A few MPs, Guto Bebb and Dominic Grieve, are entertaining the idea, but too many are adamant they won't. Neither will the Lib Dems, who regard Jeremy Corbyn's "Remainer" credentials with deep suspicion.
Former chancellor Philip Hammond, who has been leading the charge in declaring that a no-deal exit would be an act of economic self-harm and a "betrayal" of what people voted for in 2016, has publicly denounced the idea, as have a string of other former ministers and independent MPs.
Rather than trying to cobble together a government of national unity - even if led by someone other than Mr Corbyn - for now Tories want to focus on using legislation to extend the Brexit deadline.
It's far from failsafe. MPs succeeded back in April by only one vote in forcing an extension and, crucially, Mrs May was willing to do so. This time, No 10 have made clear they will do all they can to stand firm.
Timing will also be key: the Labour leader has said he will support backbenchers in hijacking or bring their own laws. His office believes this will happen in early September before parliament rises for three weeks for the party conferences. If it fails, the theory goes, Labour can call a confidence vote in October as a last resort. Crunch time, then, for the rebels.
Downing Street is also banking on the group striking in early September. Conservative rebels have already forced the government to bring Northern Ireland legislation back to parliament in the first week. "If we get through that session, it will be very hard for them after that," a government source said.
No 10's legislative team is working though a list of draft laws due to come before parliament and rooting out any which are not absolutely essential to the legality of leaving on 31 October.
But some rebel Conservatives are wavering on whether the prime minister should have more time. One told me the group must wait until October - when he has been given maximum chance to get a deal, and the deadline is imminent. Boris Johnson has bought crucial time with his promise to offer EU leaders more details on the backstop within 30 days.
If the rebels are not prepared to make their move early, their options will be more limited.
Then there is the bigger schism about the aim of all this. The rebel alliance includes MPs who want to deliver Brexit, those who want to do so with a customs union, and those - mainly Labour MPs - holding out for a referendum and staying in the EU at all costs.
Conservative rebels are particularly sensitive to the charge that they are Remainers in disguise. Twenty of them wrote to Mr Johnson this summer urging him to get a Brexit deal, to which he responded by branding them EU "collaborators" who are weakening his hand by giving Brussels the impression that Brexit can be stopped.

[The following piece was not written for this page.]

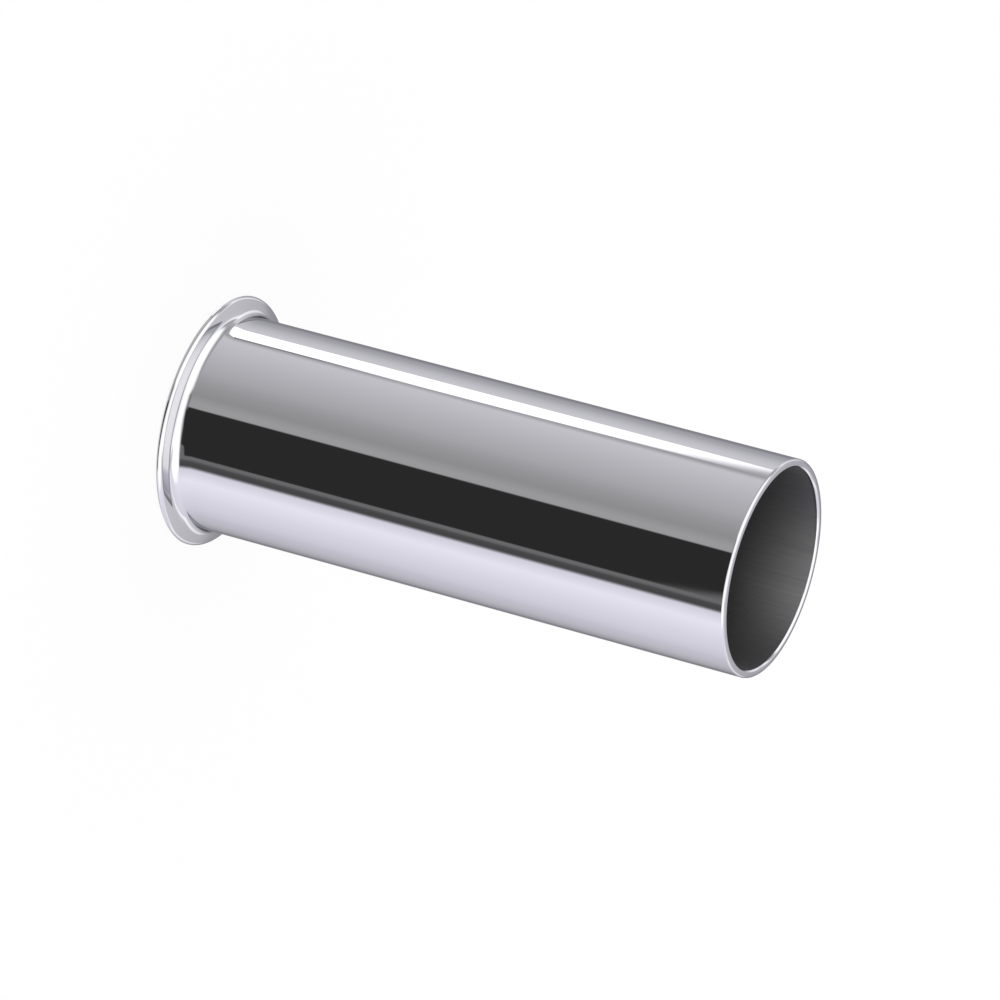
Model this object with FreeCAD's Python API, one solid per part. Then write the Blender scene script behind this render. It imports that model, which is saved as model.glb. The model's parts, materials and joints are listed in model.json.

Nonetheless, the prospect of forcing yet another Brexit extension on what one described as the "endless merry-go-round" is leading several former ministers to think efforts should now be focused on somehow forcing the prime minister to accept the current withdrawal agreement.
They know this is wildly optimistic, given it's unlikely all of Mr Johnson's cabinet would back it. Two dozen Labour MPs are said to be waiting in the wings to vote for a Brexit deal, but may ultimately baulk at the accusation they are coming to the Tories' rescue.
"The rebel alliance only agrees on one thing - stopping no deal and I don't think it's enough," one weary Tory rebel told me. "You need a destination and we haven't got one."
The next few weeks will be the ultimate test of whether age-old enmities between the parties can be overcome, whether Remainers can throw in their lot with Jeremy Corbyn and whether MPs are willing to blow up their careers for a greater cause. It will come down not just to numbers but which side is more determined. Mr Johnson says he will deliver Brexit "do or die". The rebels will need the same spirit.